What existing ARPA-E programs and future whitespaces do you plan to work on at ARPA-E? 

I have been “learning the ropes” by tagging along on the COOLERCHIPS program run by Dr. Peter De Bock, and may end up managing a few of those projects. I am also interested in starting programs related to the building envelope and carbon sequestration. 

Since approximately 12% of the energy used in the U.S. goes towards keeping our buildings comfortable, I’d like to develop low-cost, highly insulated windows and wall materials to reduce energy use of existing infrastructure by up to 75%. However, any technologies that are developed will need to be easily retrofittable given the large volume of buildings that already exist. 
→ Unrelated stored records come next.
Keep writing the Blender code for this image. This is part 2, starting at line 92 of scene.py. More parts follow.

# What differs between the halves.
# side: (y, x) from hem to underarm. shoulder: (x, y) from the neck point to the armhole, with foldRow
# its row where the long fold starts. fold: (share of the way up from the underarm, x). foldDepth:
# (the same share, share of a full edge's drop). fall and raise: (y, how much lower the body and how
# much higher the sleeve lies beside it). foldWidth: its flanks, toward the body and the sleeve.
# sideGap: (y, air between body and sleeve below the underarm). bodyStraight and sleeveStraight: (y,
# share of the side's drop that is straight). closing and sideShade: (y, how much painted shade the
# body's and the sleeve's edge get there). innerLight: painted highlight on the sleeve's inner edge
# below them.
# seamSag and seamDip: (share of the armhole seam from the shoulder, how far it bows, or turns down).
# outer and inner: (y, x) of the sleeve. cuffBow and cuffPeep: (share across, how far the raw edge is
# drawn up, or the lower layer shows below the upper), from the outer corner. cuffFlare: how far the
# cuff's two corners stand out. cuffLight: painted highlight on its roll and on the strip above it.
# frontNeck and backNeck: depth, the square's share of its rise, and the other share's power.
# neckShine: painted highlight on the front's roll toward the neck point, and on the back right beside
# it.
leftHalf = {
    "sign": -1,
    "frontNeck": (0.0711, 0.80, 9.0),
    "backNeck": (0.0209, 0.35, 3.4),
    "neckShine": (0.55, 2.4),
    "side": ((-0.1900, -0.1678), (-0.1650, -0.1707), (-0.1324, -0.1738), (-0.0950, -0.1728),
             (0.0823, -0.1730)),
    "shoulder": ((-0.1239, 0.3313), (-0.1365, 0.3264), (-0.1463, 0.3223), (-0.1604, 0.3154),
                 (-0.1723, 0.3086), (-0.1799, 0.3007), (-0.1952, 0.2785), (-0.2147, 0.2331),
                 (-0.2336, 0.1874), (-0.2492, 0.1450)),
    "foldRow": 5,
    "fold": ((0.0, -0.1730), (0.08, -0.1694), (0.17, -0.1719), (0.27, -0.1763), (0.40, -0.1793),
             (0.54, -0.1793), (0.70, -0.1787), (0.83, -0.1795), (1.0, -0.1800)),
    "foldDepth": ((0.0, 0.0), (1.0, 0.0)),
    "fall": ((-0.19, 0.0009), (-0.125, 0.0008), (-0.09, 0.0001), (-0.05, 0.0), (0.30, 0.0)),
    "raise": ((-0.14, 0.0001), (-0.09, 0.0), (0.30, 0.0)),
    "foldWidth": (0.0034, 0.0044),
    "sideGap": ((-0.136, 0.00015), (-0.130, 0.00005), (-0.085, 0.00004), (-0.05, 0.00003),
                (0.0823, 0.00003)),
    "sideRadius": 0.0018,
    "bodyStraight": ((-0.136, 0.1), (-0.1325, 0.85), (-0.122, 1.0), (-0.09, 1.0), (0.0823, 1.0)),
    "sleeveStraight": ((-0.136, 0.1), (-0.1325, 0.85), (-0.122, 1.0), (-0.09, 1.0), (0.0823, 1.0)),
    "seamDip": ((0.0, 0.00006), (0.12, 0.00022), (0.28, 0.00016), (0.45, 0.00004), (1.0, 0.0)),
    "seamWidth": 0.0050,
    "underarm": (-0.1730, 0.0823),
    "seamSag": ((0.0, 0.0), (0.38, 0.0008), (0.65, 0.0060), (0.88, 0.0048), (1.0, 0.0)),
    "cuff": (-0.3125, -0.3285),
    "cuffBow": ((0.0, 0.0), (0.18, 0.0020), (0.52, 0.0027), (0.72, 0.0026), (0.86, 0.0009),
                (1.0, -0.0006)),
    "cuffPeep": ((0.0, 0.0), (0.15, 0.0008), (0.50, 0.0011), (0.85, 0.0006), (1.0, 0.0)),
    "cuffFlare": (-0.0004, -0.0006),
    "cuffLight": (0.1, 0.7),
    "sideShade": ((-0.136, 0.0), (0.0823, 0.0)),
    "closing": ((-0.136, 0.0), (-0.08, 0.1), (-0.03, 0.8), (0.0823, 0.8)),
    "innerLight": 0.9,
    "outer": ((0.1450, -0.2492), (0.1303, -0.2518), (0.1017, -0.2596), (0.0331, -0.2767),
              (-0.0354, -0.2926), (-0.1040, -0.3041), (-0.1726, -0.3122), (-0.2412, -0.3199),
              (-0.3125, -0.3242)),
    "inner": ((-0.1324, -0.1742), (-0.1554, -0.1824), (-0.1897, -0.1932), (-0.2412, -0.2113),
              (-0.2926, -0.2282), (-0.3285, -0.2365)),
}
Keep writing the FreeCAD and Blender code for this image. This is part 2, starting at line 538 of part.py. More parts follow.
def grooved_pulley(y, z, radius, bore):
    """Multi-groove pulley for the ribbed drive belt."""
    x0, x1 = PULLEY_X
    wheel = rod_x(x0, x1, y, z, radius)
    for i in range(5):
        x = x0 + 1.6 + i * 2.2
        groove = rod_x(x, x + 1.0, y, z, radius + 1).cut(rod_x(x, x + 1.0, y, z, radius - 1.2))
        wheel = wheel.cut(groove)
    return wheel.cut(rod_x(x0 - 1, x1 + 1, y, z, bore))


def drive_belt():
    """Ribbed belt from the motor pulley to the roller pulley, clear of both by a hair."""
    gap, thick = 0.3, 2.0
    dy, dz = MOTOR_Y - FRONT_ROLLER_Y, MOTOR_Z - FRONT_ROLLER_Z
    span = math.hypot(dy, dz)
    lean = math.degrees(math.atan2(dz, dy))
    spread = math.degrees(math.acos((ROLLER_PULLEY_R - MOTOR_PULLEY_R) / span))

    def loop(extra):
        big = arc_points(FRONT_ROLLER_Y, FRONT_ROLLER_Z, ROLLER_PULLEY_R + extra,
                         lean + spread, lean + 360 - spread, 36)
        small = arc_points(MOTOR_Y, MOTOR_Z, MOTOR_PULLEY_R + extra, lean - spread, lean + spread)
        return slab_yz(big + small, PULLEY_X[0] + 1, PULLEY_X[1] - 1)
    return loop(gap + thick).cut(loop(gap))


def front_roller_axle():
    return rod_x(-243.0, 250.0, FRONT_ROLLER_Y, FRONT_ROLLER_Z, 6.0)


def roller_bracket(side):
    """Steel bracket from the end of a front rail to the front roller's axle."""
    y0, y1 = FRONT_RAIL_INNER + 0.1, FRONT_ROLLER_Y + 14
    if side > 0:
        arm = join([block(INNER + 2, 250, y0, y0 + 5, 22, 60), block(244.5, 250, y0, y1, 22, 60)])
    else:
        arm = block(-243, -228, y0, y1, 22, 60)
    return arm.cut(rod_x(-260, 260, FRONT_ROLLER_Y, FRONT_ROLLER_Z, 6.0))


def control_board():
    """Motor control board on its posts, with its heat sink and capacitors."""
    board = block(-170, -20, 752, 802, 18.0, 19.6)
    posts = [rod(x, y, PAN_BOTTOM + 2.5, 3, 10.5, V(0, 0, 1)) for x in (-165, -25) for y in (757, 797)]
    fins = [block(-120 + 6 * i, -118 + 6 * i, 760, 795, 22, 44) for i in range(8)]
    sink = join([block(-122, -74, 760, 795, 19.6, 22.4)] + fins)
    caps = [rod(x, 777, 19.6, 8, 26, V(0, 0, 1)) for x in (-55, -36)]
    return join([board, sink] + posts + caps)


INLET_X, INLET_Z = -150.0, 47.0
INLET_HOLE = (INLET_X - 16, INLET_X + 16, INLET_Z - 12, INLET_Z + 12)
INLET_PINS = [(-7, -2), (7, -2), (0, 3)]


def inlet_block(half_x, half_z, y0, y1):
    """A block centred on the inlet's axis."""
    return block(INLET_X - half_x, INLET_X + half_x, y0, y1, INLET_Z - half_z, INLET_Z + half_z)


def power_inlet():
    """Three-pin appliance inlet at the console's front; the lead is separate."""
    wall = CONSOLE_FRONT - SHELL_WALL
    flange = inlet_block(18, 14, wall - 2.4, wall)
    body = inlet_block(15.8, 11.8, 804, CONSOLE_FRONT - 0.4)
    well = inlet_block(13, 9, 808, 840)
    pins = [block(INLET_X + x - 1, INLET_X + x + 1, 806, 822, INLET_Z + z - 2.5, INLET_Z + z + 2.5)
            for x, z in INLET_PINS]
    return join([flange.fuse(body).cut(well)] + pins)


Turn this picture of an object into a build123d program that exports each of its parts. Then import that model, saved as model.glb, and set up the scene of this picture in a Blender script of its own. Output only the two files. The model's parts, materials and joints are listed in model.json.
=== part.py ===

We will also need energy efficient methods to draw down CO₂ from the atmosphere to reach net zero. Sequestering atmospheric CO₂ by leveraging photosynthesis (free energy) to grow biomass and storing their carbon in a durable way (e.g, simple burial, torrefaction, pyrolysis) is probably the simplest, least energy intensive, and most cost-effective method to accomplish this. Significant questions that will need to be addressed include the types of plants to grow, the durability of the carbon storage, and nutrient recovery methods. 

What do you hope to accomplish during your tenure at ARPA-E?

Program Directors are term limited at ARPA-E, so I’d consider my time here to be a success if any programs I start eventually reduce U.S. energy consumption by at least 1%.